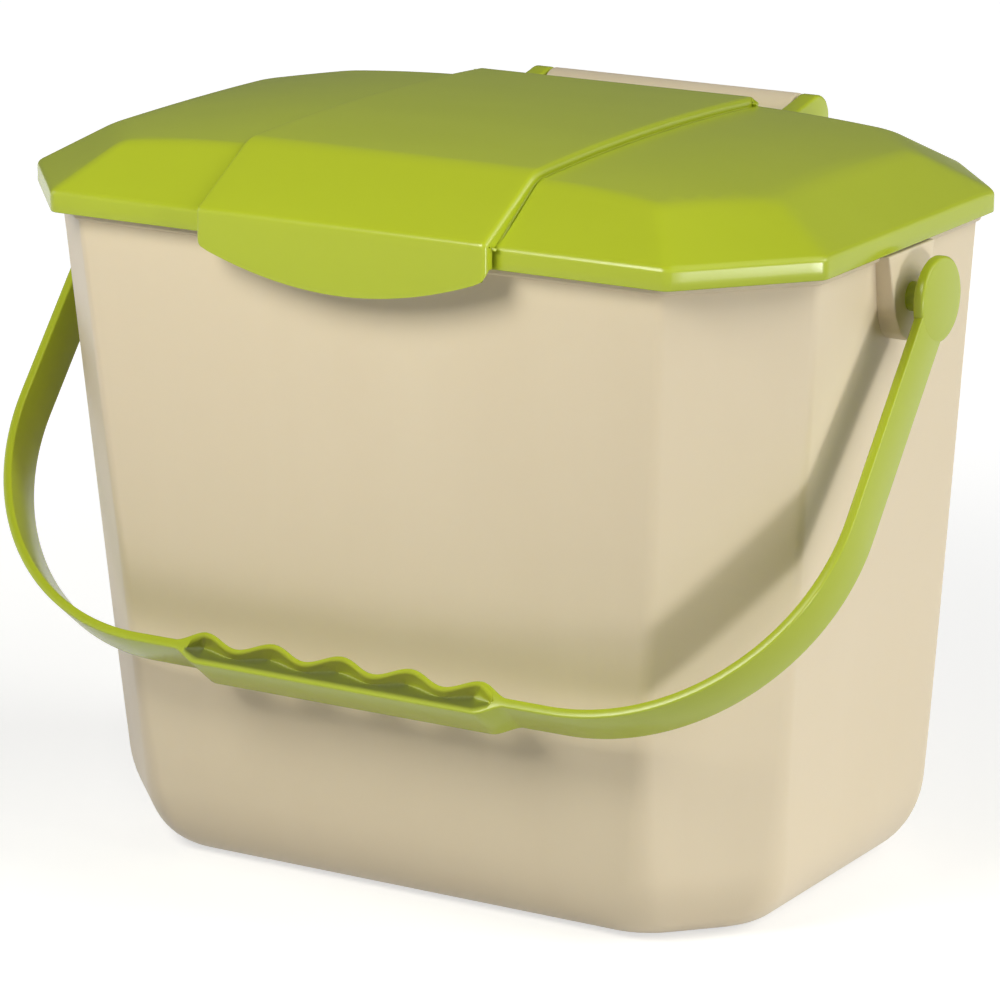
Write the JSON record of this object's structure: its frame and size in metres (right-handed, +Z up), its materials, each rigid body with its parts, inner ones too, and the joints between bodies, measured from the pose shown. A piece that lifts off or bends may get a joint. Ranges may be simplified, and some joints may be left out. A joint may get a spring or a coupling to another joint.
{
  "type": "kitchen compost pail",
  "caption": "Tapered eight-sided worktop pail with a hinged crowned lid, front lifting lip and a swinging carry handle with a finger grip.",
  "frame": {"origin": "on the surface the pail stands on, straight below the middle of the handle's pivot axis", "axes": "+X to the pail's left when facing its front, along the handle's and the lid's axes; +Y from the front lip to the hinge; +Z up"},
  "size_m": [0.3222, 0.2335, 0.2547],
  "materials": {
    "bucket_beige": "satin moulded polypropylene",
    "lid_green": "satin to gloss moulded polypropylene",
    "handle_green": "satin to gloss moulded polypropylene"
  },
  "bodies": {
    "tub": {"bucket": "bucket_beige"},
    "lid": {"lid": "lid_green"},
    "handle": {"handle": "handle_green"}
  },
  "joints": [
    {"name": "lid_hinge", "type": "hinge", "parent": "tub", "child": "lid", "pos_m": [0, 0.1128, 0.2382], "axis": [-1, 0, 0], "range_deg": [0, 110]},
    {"name": "handle_swing", "type": "hinge", "parent": "tub", "child": "handle", "pos_m": [0, 0, 0.2087], "axis": [-1, 0, 0], "range_deg": [0, 275]}
  ]
}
□ □ □ □
_Aim:_ Your task is to quote the listing above word for word.

_Result below:_
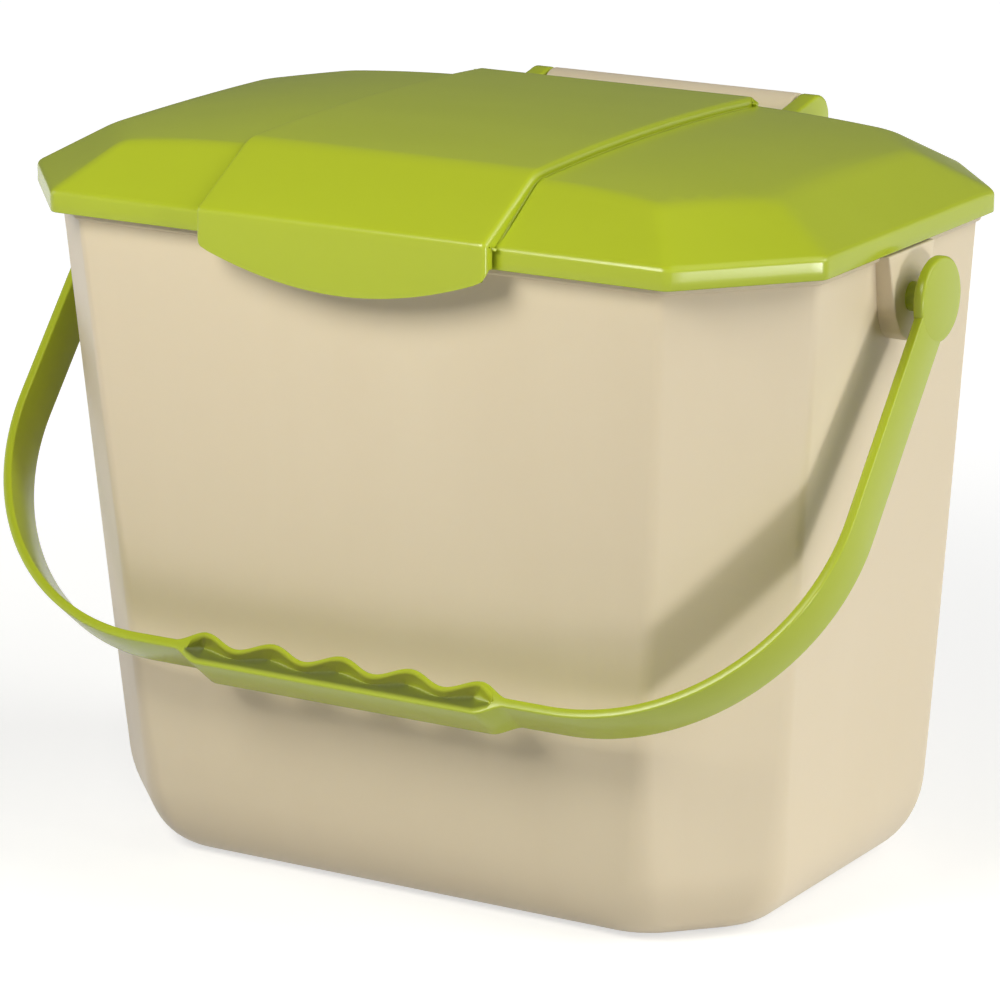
Write the JSON record of this object's structure: its frame and size in metres (right-handed, +Z up), its materials, each rigid body with its parts, inner ones too, and the joints between bodies, measured from the pose shown. A piece that lifts off or bends may get a joint. Ranges may be simplified, and some joints may be left out. A joint may get a spring or a coupling to another joint.
{
  "type": "kitchen compost pail",
  "caption": "Tapered eight-sided worktop pail with a hinged crowned lid, front lifting lip and a swinging carry handle with a finger grip.",
  "frame": {"origin": "on the surface the pail stands on, straight below the middle of the handle's pivot axis", "axes": "+X to the pail's left when facing its front, along the handle's and the lid's axes; +Y from the front lip to the hinge; +Z up"},
  "size_m": [0.3222, 0.2335, 0.2547],
  "materials": {
    "bucket_beige": "satin moulded polypropylene",
    "lid_green": "satin to gloss moulded polypropylene",
    "handle_green": "satin to gloss moulded polypropylene"
  },
  "bodies": {
    "tub": {"bucket": "bucket_beige"},
    "lid": {"lid": "lid_green"},
    "handle": {"handle": "handle_green"}
  },
  "joints": [
    {"name": "lid_hinge", "type": "hinge", "parent": "tub", "child": "lid", "pos_m": [0, 0.1128, 0.2382], "axis": [-1, 0, 0], "range_deg": [0, 110]},
    {"name": "handle_swing", "type": "hinge", "parent": "tub", "child": "handle", "pos_m": [0, 0, 0.2087], "axis": [-1, 0, 0], "range_deg": [0, 275]}
  ]
}